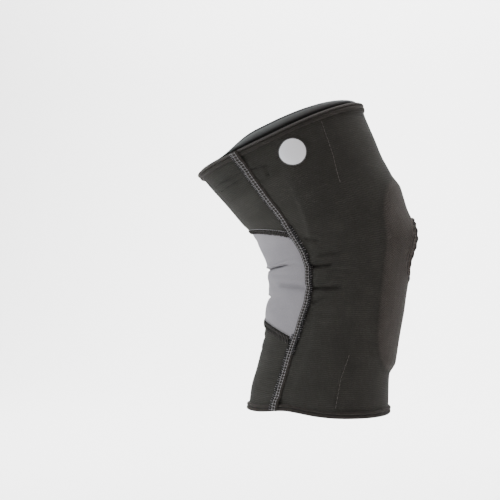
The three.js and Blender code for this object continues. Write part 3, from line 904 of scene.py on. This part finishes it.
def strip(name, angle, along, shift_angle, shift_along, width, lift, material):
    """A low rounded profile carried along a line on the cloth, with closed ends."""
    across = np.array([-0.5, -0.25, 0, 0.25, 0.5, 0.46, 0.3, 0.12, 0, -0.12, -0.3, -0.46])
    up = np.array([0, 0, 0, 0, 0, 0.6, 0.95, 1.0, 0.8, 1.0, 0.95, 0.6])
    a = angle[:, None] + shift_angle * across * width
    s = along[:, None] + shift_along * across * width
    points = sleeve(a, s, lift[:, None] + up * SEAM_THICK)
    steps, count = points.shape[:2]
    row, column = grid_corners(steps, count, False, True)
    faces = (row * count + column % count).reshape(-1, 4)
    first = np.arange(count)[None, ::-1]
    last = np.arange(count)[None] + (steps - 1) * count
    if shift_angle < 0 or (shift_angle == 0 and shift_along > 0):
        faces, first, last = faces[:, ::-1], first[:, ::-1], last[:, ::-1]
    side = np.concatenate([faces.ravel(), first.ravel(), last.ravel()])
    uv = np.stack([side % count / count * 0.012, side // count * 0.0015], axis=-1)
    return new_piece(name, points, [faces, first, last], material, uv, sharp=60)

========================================

* PROBLEM DESCRIPTION: Copy out each line exactly as written.

* TASK ANSWER:
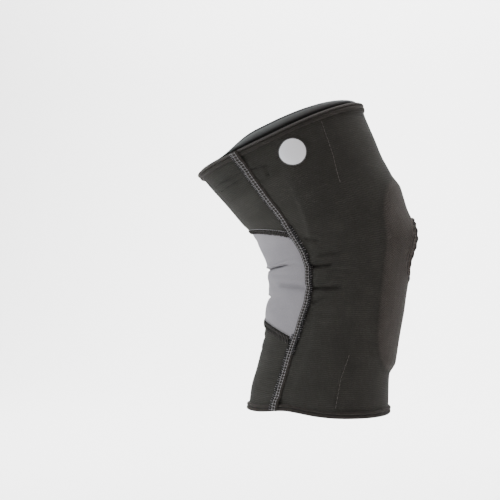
The three.js and Blender code for this object continues. Write part 3, from line 904 of scene.py on. This part finishes it.
def strip(name, angle, along, shift_angle, shift_along, width, lift, material):
    """A low rounded profile carried along a line on the cloth, with closed ends."""
    across = np.array([-0.5, -0.25, 0, 0.25, 0.5, 0.46, 0.3, 0.12, 0, -0.12, -0.3, -0.46])
    up = np.array([0, 0, 0, 0, 0, 0.6, 0.95, 1.0, 0.8, 1.0, 0.95, 0.6])
    a = angle[:, None] + shift_angle * across * width
    s = along[:, None] + shift_along * across * width
    points = sleeve(a, s, lift[:, None] + up * SEAM_THICK)
    steps, count = points.shape[:2]
    row, column = grid_corners(steps, count, False, True)
    faces = (row * count + column % count).reshape(-1, 4)
    first = np.arange(count)[None, ::-1]
    last = np.arange(count)[None] + (steps - 1) * count
    if shift_angle < 0 or (shift_angle == 0 and shift_along > 0):
        faces, first, last = faces[:, ::-1], first[:, ::-1], last[:, ::-1]
    side = np.concatenate([faces.ravel(), first.ravel(), last.ravel()])
    uv = np.stack([side % count / count * 0.012, side // count * 0.0015], axis=-1)
    return new_piece(name, points, [faces, first, last], material, uv, sharp=60)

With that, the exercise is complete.